## DESCRIPTION OF THE TASK
Quote the whole listing word for word, please.
-- BEGIN DATASET EXTRACT --
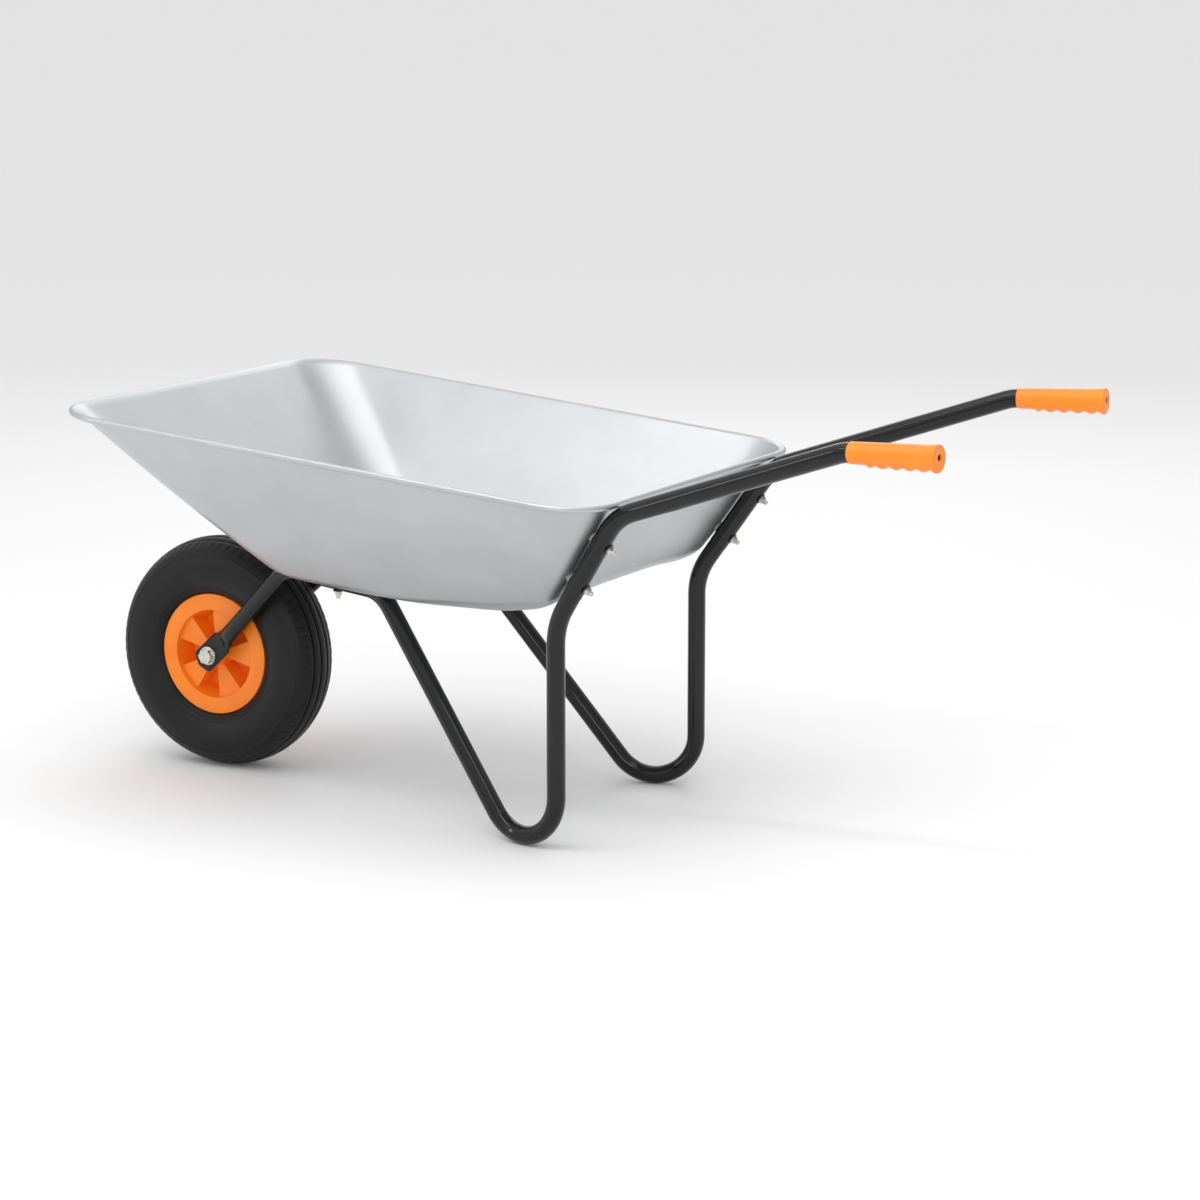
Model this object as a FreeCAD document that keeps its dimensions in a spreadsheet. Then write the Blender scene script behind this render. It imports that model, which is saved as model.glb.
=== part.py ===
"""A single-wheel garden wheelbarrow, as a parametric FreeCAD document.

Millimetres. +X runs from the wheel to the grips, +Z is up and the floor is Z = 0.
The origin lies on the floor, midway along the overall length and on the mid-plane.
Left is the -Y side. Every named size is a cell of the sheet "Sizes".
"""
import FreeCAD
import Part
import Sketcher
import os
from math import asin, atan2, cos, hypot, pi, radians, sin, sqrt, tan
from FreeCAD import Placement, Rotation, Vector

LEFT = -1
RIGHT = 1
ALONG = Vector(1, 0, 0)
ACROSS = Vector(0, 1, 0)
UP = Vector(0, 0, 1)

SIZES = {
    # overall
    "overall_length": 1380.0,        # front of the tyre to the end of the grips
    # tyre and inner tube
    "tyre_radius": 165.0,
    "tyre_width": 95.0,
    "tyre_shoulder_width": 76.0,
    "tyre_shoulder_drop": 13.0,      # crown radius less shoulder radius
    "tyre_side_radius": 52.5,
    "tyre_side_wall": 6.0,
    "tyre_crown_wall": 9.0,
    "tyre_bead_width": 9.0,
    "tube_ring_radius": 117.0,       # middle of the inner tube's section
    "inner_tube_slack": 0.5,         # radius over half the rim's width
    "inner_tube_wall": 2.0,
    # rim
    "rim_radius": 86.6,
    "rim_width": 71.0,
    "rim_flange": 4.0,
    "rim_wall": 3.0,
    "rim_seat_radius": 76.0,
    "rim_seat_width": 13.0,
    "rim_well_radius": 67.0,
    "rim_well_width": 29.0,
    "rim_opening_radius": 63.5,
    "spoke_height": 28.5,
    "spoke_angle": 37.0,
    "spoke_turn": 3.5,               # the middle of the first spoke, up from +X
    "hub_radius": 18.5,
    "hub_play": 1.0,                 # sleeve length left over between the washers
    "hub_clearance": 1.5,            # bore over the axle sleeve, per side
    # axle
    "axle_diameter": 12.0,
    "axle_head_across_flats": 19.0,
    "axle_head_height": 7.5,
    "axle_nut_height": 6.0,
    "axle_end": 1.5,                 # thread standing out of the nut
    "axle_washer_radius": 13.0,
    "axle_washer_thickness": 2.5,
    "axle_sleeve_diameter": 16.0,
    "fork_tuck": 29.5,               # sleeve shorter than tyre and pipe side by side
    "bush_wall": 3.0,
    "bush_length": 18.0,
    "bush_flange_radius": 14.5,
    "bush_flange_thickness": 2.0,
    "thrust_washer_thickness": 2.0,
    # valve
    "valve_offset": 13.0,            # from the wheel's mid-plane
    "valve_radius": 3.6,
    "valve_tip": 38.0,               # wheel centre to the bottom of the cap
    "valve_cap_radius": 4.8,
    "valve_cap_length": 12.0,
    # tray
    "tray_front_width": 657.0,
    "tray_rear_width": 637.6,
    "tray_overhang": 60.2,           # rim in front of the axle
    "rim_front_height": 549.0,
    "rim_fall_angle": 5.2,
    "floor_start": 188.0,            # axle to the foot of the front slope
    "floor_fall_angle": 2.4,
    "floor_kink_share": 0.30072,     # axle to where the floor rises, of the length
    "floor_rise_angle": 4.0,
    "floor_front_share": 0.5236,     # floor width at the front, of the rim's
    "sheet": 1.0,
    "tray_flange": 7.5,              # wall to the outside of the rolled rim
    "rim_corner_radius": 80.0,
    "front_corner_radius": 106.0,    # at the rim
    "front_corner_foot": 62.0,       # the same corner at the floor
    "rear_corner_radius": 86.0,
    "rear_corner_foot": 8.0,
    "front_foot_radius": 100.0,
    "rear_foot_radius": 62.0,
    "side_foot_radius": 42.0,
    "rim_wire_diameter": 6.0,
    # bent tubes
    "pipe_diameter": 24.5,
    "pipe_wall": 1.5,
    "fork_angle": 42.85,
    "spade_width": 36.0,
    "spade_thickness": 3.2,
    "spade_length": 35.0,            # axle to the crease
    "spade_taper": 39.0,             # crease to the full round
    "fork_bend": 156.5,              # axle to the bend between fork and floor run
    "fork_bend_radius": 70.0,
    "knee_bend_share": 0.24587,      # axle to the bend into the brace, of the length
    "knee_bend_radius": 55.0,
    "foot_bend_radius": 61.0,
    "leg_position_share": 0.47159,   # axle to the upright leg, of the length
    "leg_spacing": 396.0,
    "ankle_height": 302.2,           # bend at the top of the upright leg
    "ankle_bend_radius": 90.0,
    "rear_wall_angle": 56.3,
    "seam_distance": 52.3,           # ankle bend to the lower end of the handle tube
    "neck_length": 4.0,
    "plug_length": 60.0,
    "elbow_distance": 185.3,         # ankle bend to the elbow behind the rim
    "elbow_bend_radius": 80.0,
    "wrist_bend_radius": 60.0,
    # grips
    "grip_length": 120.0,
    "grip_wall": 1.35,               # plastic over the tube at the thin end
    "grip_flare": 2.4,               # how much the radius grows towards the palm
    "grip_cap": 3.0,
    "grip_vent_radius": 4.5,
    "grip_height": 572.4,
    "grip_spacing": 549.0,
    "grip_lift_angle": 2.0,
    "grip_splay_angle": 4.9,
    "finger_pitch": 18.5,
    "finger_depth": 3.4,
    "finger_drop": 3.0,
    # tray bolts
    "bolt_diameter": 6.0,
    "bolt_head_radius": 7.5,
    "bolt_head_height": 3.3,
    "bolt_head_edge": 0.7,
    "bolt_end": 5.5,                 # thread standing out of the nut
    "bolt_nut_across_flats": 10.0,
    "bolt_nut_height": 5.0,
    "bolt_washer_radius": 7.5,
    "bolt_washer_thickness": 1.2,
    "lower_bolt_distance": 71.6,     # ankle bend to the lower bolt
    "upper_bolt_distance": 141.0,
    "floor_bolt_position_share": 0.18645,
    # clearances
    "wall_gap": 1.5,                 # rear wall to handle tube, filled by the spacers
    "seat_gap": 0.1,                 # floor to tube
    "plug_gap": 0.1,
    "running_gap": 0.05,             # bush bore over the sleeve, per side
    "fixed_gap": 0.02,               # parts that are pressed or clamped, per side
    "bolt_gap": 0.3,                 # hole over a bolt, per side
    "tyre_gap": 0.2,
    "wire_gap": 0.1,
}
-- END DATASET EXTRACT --
## FINISHED TASK
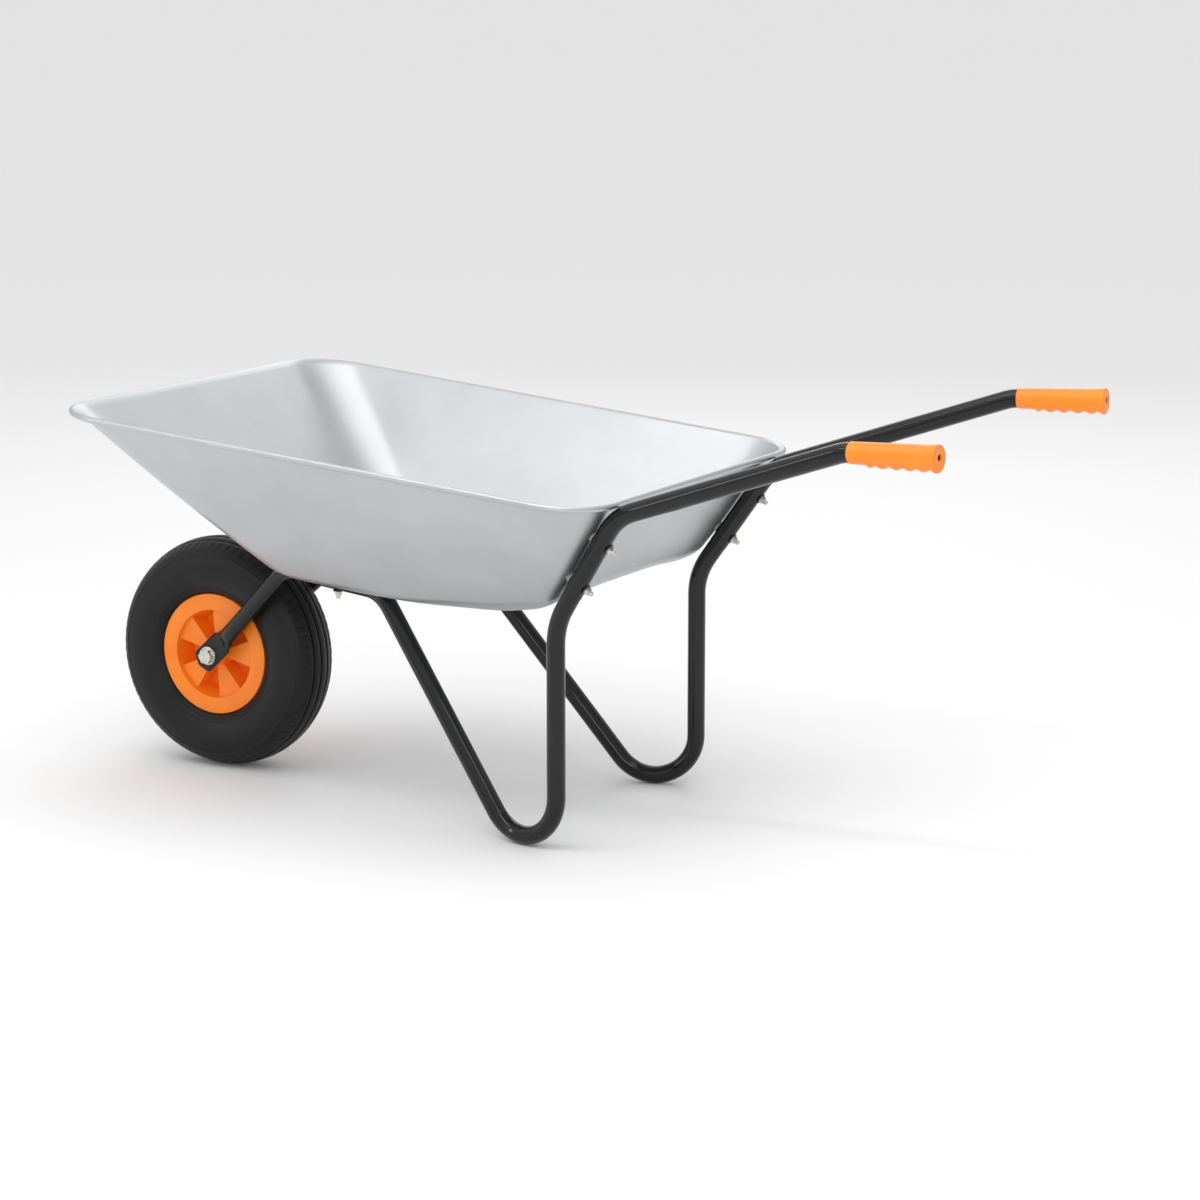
Model this object as a FreeCAD document that keeps its dimensions in a spreadsheet. Then write the Blender scene script behind this render. It imports that model, which is saved as model.glb.
=== part.py ===
"""A single-wheel garden wheelbarrow, as a parametric FreeCAD document.

Millimetres. +X runs from the wheel to the grips, +Z is up and the floor is Z = 0.
The origin lies on the floor, midway along the overall length and on the mid-plane.
Left is the -Y side. Every named size is a cell of the sheet "Sizes".
"""
import FreeCAD
import Part
import Sketcher
import os
from math import asin, atan2, cos, hypot, pi, radians, sin, sqrt, tan
from FreeCAD import Placement, Rotation, Vector

LEFT = -1
RIGHT = 1
ALONG = Vector(1, 0, 0)
ACROSS = Vector(0, 1, 0)
UP = Vector(0, 0, 1)

SIZES = {
    # overall
    "overall_length": 1380.0,        # front of the tyre to the end of the grips
    # tyre and inner tube
    "tyre_radius": 165.0,
    "tyre_width": 95.0,
    "tyre_shoulder_width": 76.0,
    "tyre_shoulder_drop": 13.0,      # crown radius less shoulder radius
    "tyre_side_radius": 52.5,
    "tyre_side_wall": 6.0,
    "tyre_crown_wall": 9.0,
    "tyre_bead_width": 9.0,
    "tube_ring_radius": 117.0,       # middle of the inner tube's section
    "inner_tube_slack": 0.5,         # radius over half the rim's width
    "inner_tube_wall": 2.0,
    # rim
    "rim_radius": 86.6,
    "rim_width": 71.0,
    "rim_flange": 4.0,
    "rim_wall": 3.0,
    "rim_seat_radius": 76.0,
    "rim_seat_width": 13.0,
    "rim_well_radius": 67.0,
    "rim_well_width": 29.0,
    "rim_opening_radius": 63.5,
    "spoke_height": 28.5,
    "spoke_angle": 37.0,
    "spoke_turn": 3.5,               # the middle of the first spoke, up from +X
    "hub_radius": 18.5,
    "hub_play": 1.0,                 # sleeve length left over between the washers
    "hub_clearance": 1.5,            # bore over the axle sleeve, per side
    # axle
    "axle_diameter": 12.0,
    "axle_head_across_flats": 19.0,
    "axle_head_height": 7.5,
    "axle_nut_height": 6.0,
    "axle_end": 1.5,                 # thread standing out of the nut
    "axle_washer_radius": 13.0,
    "axle_washer_thickness": 2.5,
    "axle_sleeve_diameter": 16.0,
    "fork_tuck": 29.5,               # sleeve shorter than tyre and pipe side by side
    "bush_wall": 3.0,
    "bush_length": 18.0,
    "bush_flange_radius": 14.5,
    "bush_flange_thickness": 2.0,
    "thrust_washer_thickness": 2.0,
    # valve
    "valve_offset": 13.0,            # from the wheel's mid-plane
    "valve_radius": 3.6,
    "valve_tip": 38.0,               # wheel centre to the bottom of the cap
    "valve_cap_radius": 4.8,
    "valve_cap_length": 12.0,
    # tray
    "tray_front_width": 657.0,
    "tray_rear_width": 637.6,
    "tray_overhang": 60.2,           # rim in front of the axle
    "rim_front_height": 549.0,
    "rim_fall_angle": 5.2,
    "floor_start": 188.0,            # axle to the foot of the front slope
    "floor_fall_angle": 2.4,
    "floor_kink_share": 0.30072,     # axle to where the floor rises, of the length
    "floor_rise_angle": 4.0,
    "floor_front_share": 0.5236,     # floor width at the front, of the rim's
    "sheet": 1.0,
    "tray_flange": 7.5,              # wall to the outside of the rolled rim
    "rim_corner_radius": 80.0,
    "front_corner_radius": 106.0,    # at the rim
    "front_corner_foot": 62.0,       # the same corner at the floor
    "rear_corner_radius": 86.0,
    "rear_corner_foot": 8.0,
    "front_foot_radius": 100.0,
    "rear_foot_radius": 62.0,
    "side_foot_radius": 42.0,
    "rim_wire_diameter": 6.0,
    # bent tubes
    "pipe_diameter": 24.5,
    "pipe_wall": 1.5,
    "fork_angle": 42.85,
    "spade_width": 36.0,
    "spade_thickness": 3.2,
    "spade_length": 35.0,            # axle to the crease
    "spade_taper": 39.0,             # crease to the full round
    "fork_bend": 156.5,              # axle to the bend between fork and floor run
    "fork_bend_radius": 70.0,
    "knee_bend_share": 0.24587,      # axle to the bend into the brace, of the length
    "knee_bend_radius": 55.0,
    "foot_bend_radius": 61.0,
    "leg_position_share": 0.47159,   # axle to the upright leg, of the length
    "leg_spacing": 396.0,
    "ankle_height": 302.2,           # bend at the top of the upright leg
    "ankle_bend_radius": 90.0,
    "rear_wall_angle": 56.3,
    "seam_distance": 52.3,           # ankle bend to the lower end of the handle tube
    "neck_length": 4.0,
    "plug_length": 60.0,
    "elbow_distance": 185.3,         # ankle bend to the elbow behind the rim
    "elbow_bend_radius": 80.0,
    "wrist_bend_radius": 60.0,
    # grips
    "grip_length": 120.0,
    "grip_wall": 1.35,               # plastic over the tube at the thin end
    "grip_flare": 2.4,               # how much the radius grows towards the palm
    "grip_cap": 3.0,
    "grip_vent_radius": 4.5,
    "grip_height": 572.4,
    "grip_spacing": 549.0,
    "grip_lift_angle": 2.0,
    "grip_splay_angle": 4.9,
    "finger_pitch": 18.5,
    "finger_depth": 3.4,
    "finger_drop": 3.0,
    # tray bolts
    "bolt_diameter": 6.0,
    "bolt_head_radius": 7.5,
    "bolt_head_height": 3.3,
    "bolt_head_edge": 0.7,
    "bolt_end": 5.5,                 # thread standing out of the nut
    "bolt_nut_across_flats": 10.0,
    "bolt_nut_height": 5.0,
    "bolt_washer_radius": 7.5,
    "bolt_washer_thickness": 1.2,
    "lower_bolt_distance": 71.6,     # ankle bend to the lower bolt
    "upper_bolt_distance": 141.0,
    "floor_bolt_position_share": 0.18645,
    # clearances
    "wall_gap": 1.5,                 # rear wall to handle tube, filled by the spacers
    "seat_gap": 0.1,                 # floor to tube
    "plug_gap": 0.1,
    "running_gap": 0.05,             # bush bore over the sleeve, per side
    "fixed_gap": 0.02,               # parts that are pressed or clamped, per side
    "bolt_gap": 0.3,                 # hole over a bolt, per side
    "tyre_gap": 0.2,
    "wire_gap": 0.1,
}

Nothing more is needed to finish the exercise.